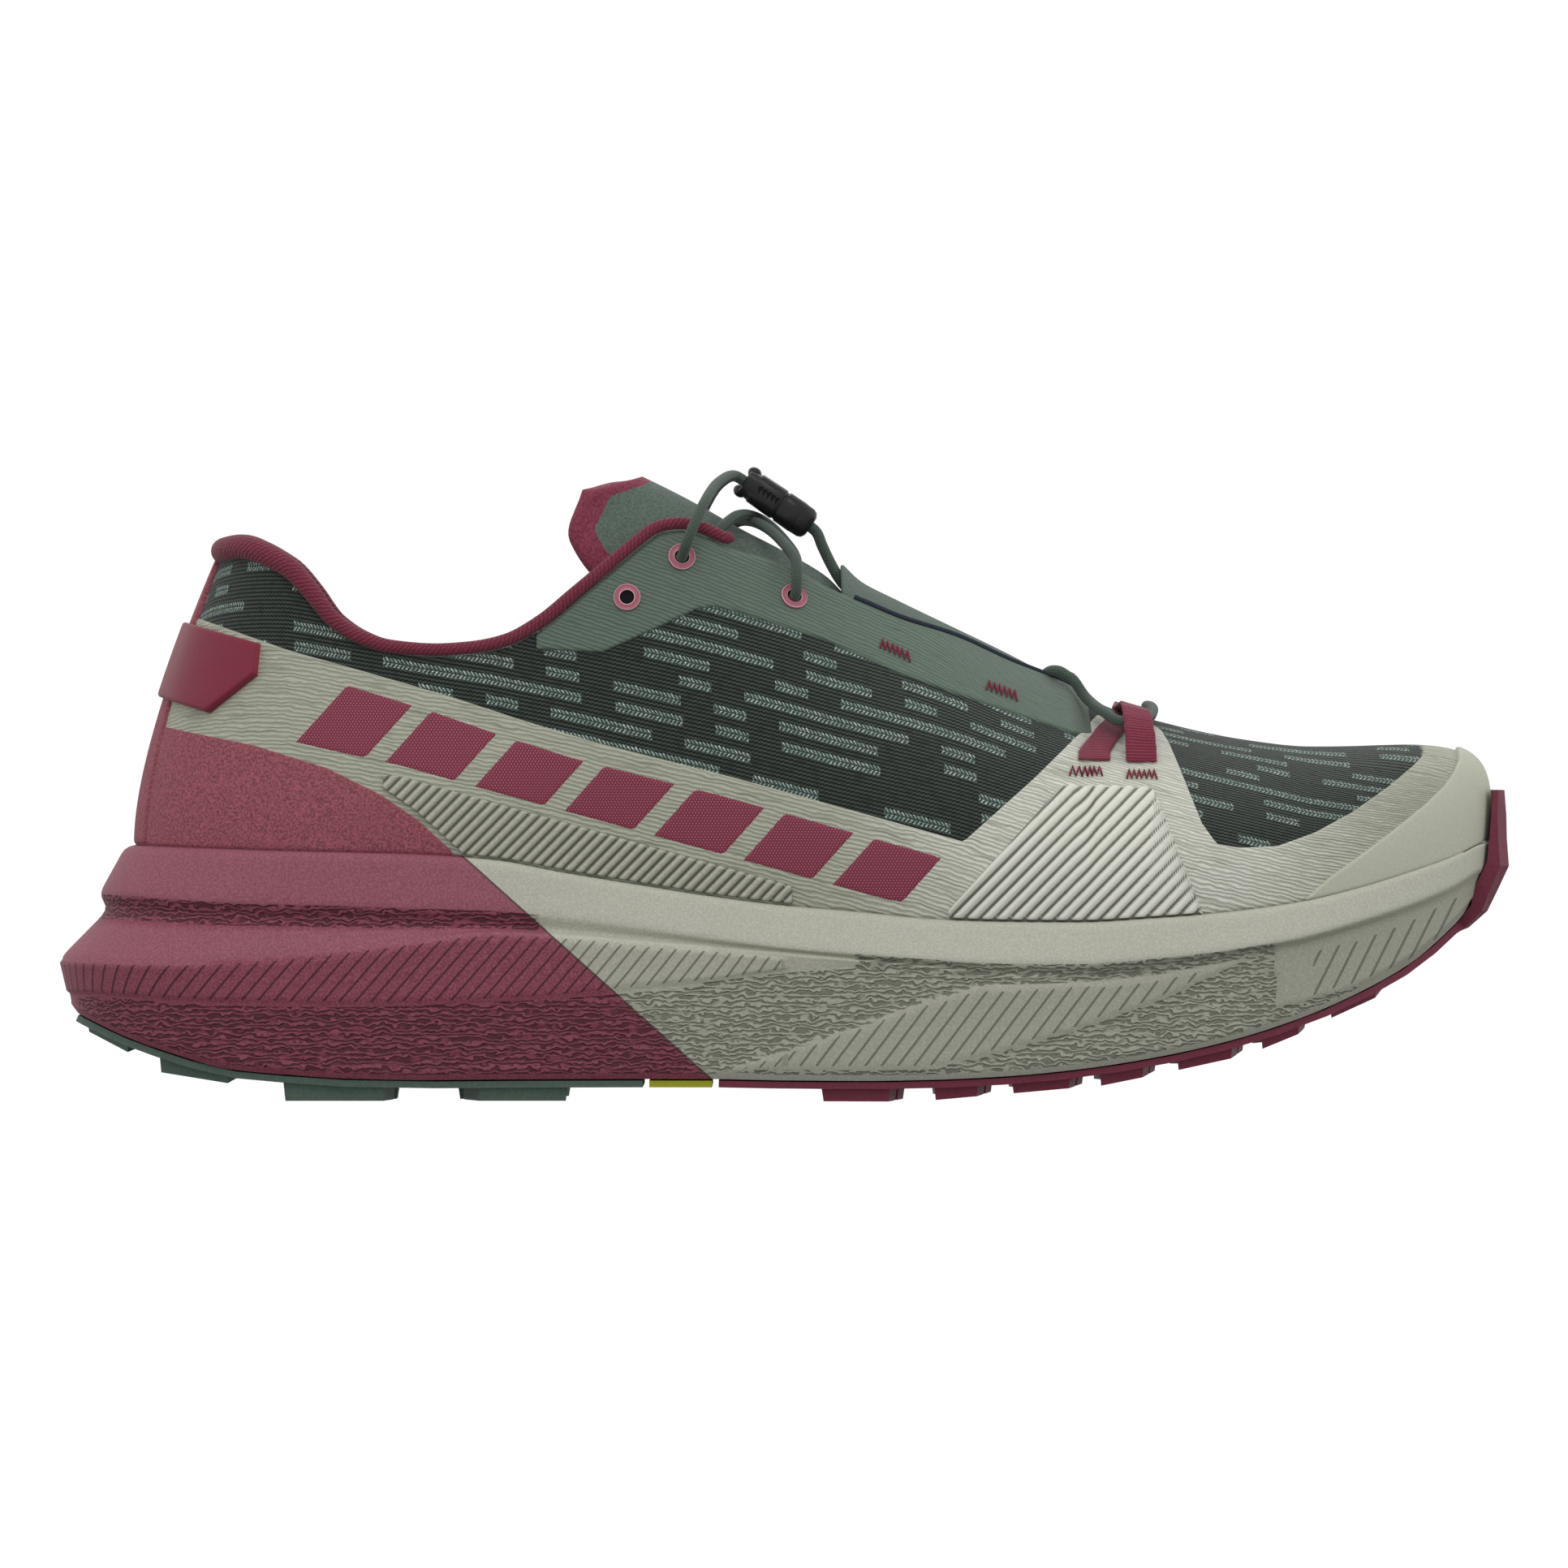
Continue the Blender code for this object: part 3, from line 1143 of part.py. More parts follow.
def lace_route(points, side):
    return [
        (station * LENGTH - HEEL_REST_X, side * out * SOLE_WIDTH, height * COLLAR_HEIGHT)
        for station, out, height in points
    ]


def build_lacing(parts, cutters):
    """Crossing over the tongue, cord ends and tails, and the front strand in its webbing loops."""
    # One bar of the crossing lies over the other, sunk half into it where they are joined.
    bars = []
    for word, side in (("outer", OUTER), ("inner", INNER)):
        route = np.array(lace_route(CROSSING, side))
        route[:, 2] += CORD / 4 * side
        bar = tube("bar_" + word, route, CORD, "cord_green", cutters)
        bars.append(solid_mesh(bar, parts if side == OUTER else cutters))
    crossing = bars[0]
    crossing.name = "lace_crossings"
    cut(crossing, bars[1], "UNION")
    for word, side in (("outer", OUTER), ("inner", INNER)):
        tube("lace_end_" + word, lace_route(LACE_END, side), CORD, "cord_green", parts)
        tube("lace_tail_" + word, lace_route(LACE_TAIL, side), CORD, "cord_green", parts)
    route = []
    for side, points in ((OUTER, FRONT_LACE), (INNER, FRONT_LACE[-2::-1])):
        for station, out, lift in points:
            x = station * LENGTH - HEEL_REST_X
            middle = SOLE_WIDTH * float(smooth(station, TOP["station"], TOP["middle"]))
            y = middle + side * out * SOLE_WIDTH
            route.append((x, y, WALL.height_at(x, y) + lift))
    tube("lace_front", route, CORD, "cord_green", parts)
    for word, side in (("outer", OUTER), ("inner", INNER)):
        front = add("lace_loop_" + word, webbing_leg(WEBBING_FRONT, side), "crimson_tape", parts)
        rear = add("leg_" + word, webbing_leg(WEBBING_REAR, side), None, cutters)
        cut(front, rear, "UNION")


def webbing_leg(leg, side):
    """One leg of a webbing loop, on the wall's layers at its foot and over the cord near its apex."""
    seat = WEBBING_SEAT
    points, normals = [], []
    for station, height, lift in zip(leg["station"], leg["height"], leg["lift"]):
        point, normal = WALL.find(station, height, side, seat + lift)
        points.append(point)
        normals.append(normal / np.linalg.norm(normal))
    ahead = np.gradient(np.array(points), axis=0)
    outer, inner = [], []
    for point, normal, direction in zip(points, normals, ahead):
        across = np.cross(normal, direction)
        half = across / np.linalg.norm(across) * WEBBING_WIDTH / 2
        inner.append([point - half, point + half])
        outer.append([point - half + normal * WEBBING_THICK, point + half + normal * WEBBING_THICK])
    return slab("webbing_leg", outer, inner)


def build_toggle(parts):
    """Cord lock: a grooved body and a separate end cap, in line."""
    rear = Vector((TOGGLE_REAR[0] * LENGTH - HEEL_REST_X, 0, TOGGLE_REAR[1] * COLLAR_HEIGHT))
    front = Vector((TOGGLE_FRONT[0] * LENGTH - HEEL_REST_X, 0, TOGGLE_FRONT[1] * COLLAR_HEIGHT))
    along = (front - rear).normalized()
    turn = along.to_track_quat("X", "Z").to_matrix().to_4x4()
    for name, start, length in (
        ("toggle_body", 0.0, TOGGLE_LENGTH),
        ("toggle_end", TOGGLE_LENGTH + CLEARANCE, TOGGLE_CAP),
    ):
        bpy.ops.mesh.primitive_cube_add(size=1)
        made = bpy.context.object
        made.name = name
        for vert in made.data.vertices:
            vert.co = (vert.co.x * length, vert.co.y * TOGGLE_WIDTH, vert.co.z * TOGGLE_THICK)
        made.matrix_world = Matrix.Translation(rear + along * (start + length / 2)) @ turn
        bevel = made.modifiers.new("rounding", "BEVEL")
        bevel.width = min(TOGGLE_THICK / 5, length / 4)
        bevel.segments = 2
        made.data.materials.append(material("black_plastic"))
        for owner in made.users_collection:
            owner.objects.unlink(made)
        parts.objects.link(made)


def build():
    for old in list(bpy.data.objects):
        bpy.data.objects.remove(old)
    parts = collection("trail_running_shoe")
    cutters = collection("cutters")
    build_midsole(parts, cutters)
    build_outsole(parts, cutters)
    build_insole(parts)
    build_upper(parts)
    build_overlays(parts)
    build_piping(parts)
    build_tongue(parts)
    build_eyelets(parts)
    build_lacing(parts, cutters)
    build_toggle(parts)


build()
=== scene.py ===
"""Looks of the right trail running shoe: fine surfaces on its solids' form, materials, light, camera."""

import math

import bmesh
import bpy
import numpy as np
from mathutils import Matrix, Vector


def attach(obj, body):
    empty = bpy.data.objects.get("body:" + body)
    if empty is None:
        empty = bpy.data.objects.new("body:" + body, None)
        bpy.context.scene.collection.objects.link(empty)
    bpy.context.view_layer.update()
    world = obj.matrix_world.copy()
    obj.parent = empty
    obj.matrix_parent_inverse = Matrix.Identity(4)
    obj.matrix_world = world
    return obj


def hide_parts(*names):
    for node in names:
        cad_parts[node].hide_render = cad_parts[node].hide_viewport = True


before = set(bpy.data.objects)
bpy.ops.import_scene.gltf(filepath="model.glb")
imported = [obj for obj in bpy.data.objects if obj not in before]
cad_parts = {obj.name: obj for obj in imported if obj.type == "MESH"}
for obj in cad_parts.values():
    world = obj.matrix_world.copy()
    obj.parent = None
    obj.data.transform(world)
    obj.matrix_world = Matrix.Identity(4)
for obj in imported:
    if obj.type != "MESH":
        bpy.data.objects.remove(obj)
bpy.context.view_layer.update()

# Driving sizes of the shoe, in metres
LENGTH = 0.280
SOLE_WIDTH = 0.099
STACK = 0.049
COLLAR_HEIGHT = 0.108
HEEL_REST_X = 0.058

# Walls, layers and clearances
CLEARANCE = 0.0003
UPPER_WALL = 0.0022
COLLAR_PAD = 0.0050
TONGUE_THICK = 0.0032
POCKET_THICK = 0.0008
EDGE_BEVEL = 0.0013


# Lacing
CORD = 0.0021
EYELET_RADIUS = 0.0026
EYELET_HOLE = 0.0014
WEBBING_THICK = 0.0006
WEBBING_SEAT = 0.0022
TOGGLE_LENGTH = 0.0125
TOGGLE_CAP = 0.0030
TOGGLE_WIDTH = 0.0090
TOGGLE_THICK = 0.0064

OUTER, INNER = -1, 1


def table(columns, *rows):
    return {name: np.array(values) for name, values in zip(columns.split(), zip(*rows))}


# Plan of the sole at its widest: full width and its middle line, as shares of SOLE_WIDTH
PLAN = table(
    "station width middle",
    (0.00, 0.747, 0.000),
    (0.15, 0.747, 0.000),
    (0.25, 0.747, 0.000),
    (0.35, 0.697, -0.015),
    (0.45, 0.687, -0.040),
    (0.55, 0.788, -0.050),
    (0.65, 0.929, -0.030),
    (0.72, 1.000, 0.005),
    (0.80, 0.970, 0.040),
    (0.88, 0.930, 0.080),
    (0.94, 0.870, 0.105),
    (1.00, 0.810, 0.120),
)
HEEL_ROUND = 0.13
TOE_ROUND = 0.20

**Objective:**
Output exactly the lines running from the line containing "bevel.width = min(TOGGLE_THICK" through the line containing "obj.matrix_parent_inverse = Matrix.Identity(4)", and only those lines.

**The solution:**
        bevel.width = min(TOGGLE_THICK / 5, length / 4)
        bevel.segments = 2
        made.data.materials.append(material("black_plastic"))
        for owner in made.users_collection:
            owner.objects.unlink(made)
        parts.objects.link(made)


def build():
    for old in list(bpy.data.objects):
        bpy.data.objects.remove(old)
    parts = collection("trail_running_shoe")
    cutters = collection("cutters")
    build_midsole(parts, cutters)
    build_outsole(parts, cutters)
    build_insole(parts)
    build_upper(parts)
    build_overlays(parts)
    build_piping(parts)
    build_tongue(parts)
    build_eyelets(parts)
    build_lacing(parts, cutters)
    build_toggle(parts)


build()
=== scene.py ===
"""Looks of the right trail running shoe: fine surfaces on its solids' form, materials, light, camera."""

import math

import bmesh
import bpy
import numpy as np
from mathutils import Matrix, Vector


def attach(obj, body):
    empty = bpy.data.objects.get("body:" + body)
    if empty is None:
        empty = bpy.data.objects.new("body:" + body, None)
        bpy.context.scene.collection.objects.link(empty)
    bpy.context.view_layer.update()
    world = obj.matrix_world.copy()
    obj.parent = empty
    obj.matrix_parent_inverse = Matrix.Identity(4)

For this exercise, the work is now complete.